For the ruling military council in Egypt, the violent clashes between soccer fans from Cairo's al-Ahly club and al-Masry from Port Said were "a tragic sports event." There are a numerous signs, however, that indicate that the orgy of violence was staged. The open hostilities between soccer fans at least fit into the military's concept.

In the authoritarian regimes of the Arab world, mosques and soccer stadiums are nearly the only places where people are relatively free to express themselves. These institutions are generally outside the control of the state security apparatus. And that could be a reason why soccer fans and mosque visitors played a central role in the Arab rebellions.

Soccer hooligans versus the authorities

That was certainly the case in the Egyptian uprising. Radical fans from Egypt's most successful team, Cairo's al-Ahly club, were on the front lines in the battle against the Mubarak regime.

The so-called 'ultras' were the spearhead of the revolution because they went on demonstrations; even in the years before the uprising they had bloody clashes with the police.

Perhaps even more importantly: a year ago, when armed thugs of the old regime stormed Cairo's Tahrir Square on camels to chase away the protesting masses, the battle-hardened soccer ultras were the ones who protected the peaceful Tahrir demonstrators. They made a key contribution to the fall of President Hosni Mubarak.

However, despite Mubarak's ouster, the ultras from Egypt's most popular soccer club are still in the midst of a bitter feud with the security forces, especially in light of the extensive violence against peaceful demonstrators in the months before the country's parliamentary elections. With this little bit of history in mind, it is not all that surprising that most Egyptians see an act of revenge by Mubarak supporters and their sympathizers behind the bloodbath in Port Said.

Who wants Egypt in chaos?

There is, of course, a long-standing rivalry between the two soccer clubs from Cairo and Port Said. But even so, the soccer stadium episode was more than just a "tragic sports event" that got out of control. The extent of the violence and the circumstances surrounding it suggest that this orgy of brutality was either planned or at least tolerated by the authorities.

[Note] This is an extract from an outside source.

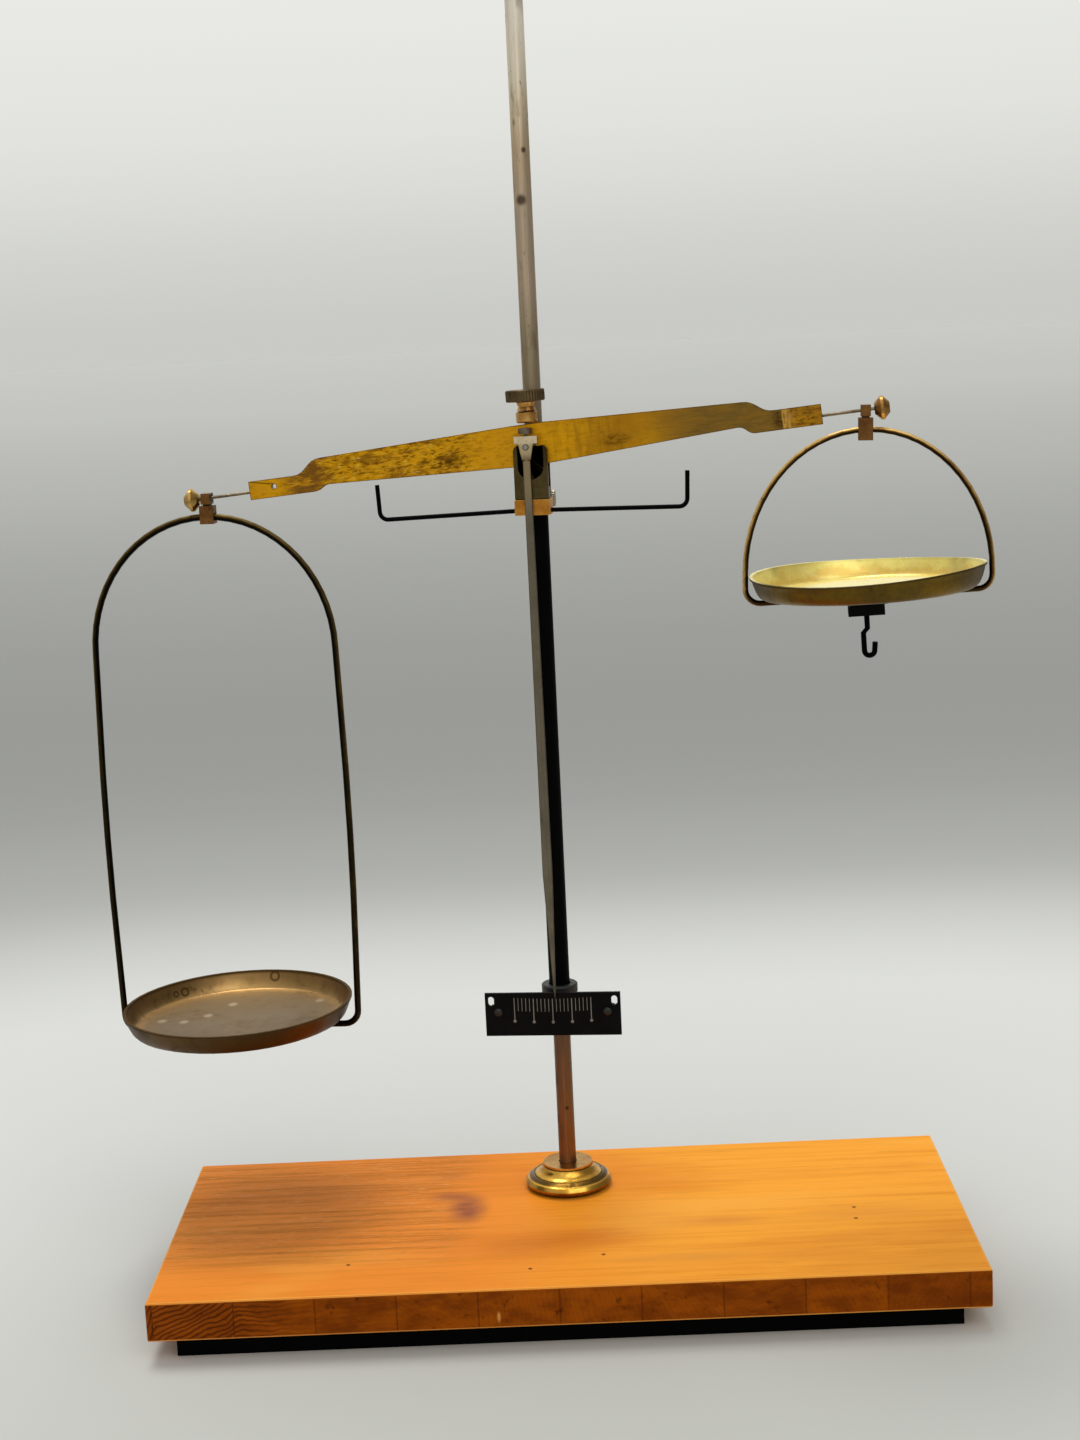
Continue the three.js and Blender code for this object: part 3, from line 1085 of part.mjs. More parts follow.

How, otherwise, can one explain that neither the security chief nor the governor of Port Said were present? And how can you explain that the 3,000 policemen who were present not only ignored the mob that hunted down al-Ahly players and fans like animals, but also opened the stadium gates from the outside allowing the mob access to the arena in the first place?

Of course, it is hard to imagine that the ruling military council ordered this violence from "higher up." But, by the same token, the Egyptian military has had no plan for the country's transitional phase, and for months has been doing whatever it can to discredit the revolutionary forces as the source of all the chaos and armed attacks across the country.

Keeping in mind the tense relationship between soccer fans and the military government, it is easy to claim that the violence fits into the plans of the military. Despite their obvious failure, the generals and Field Marshal Mohammed Hussein Tantawi would like to present themselves as the sole guarantors of stability in Egypt.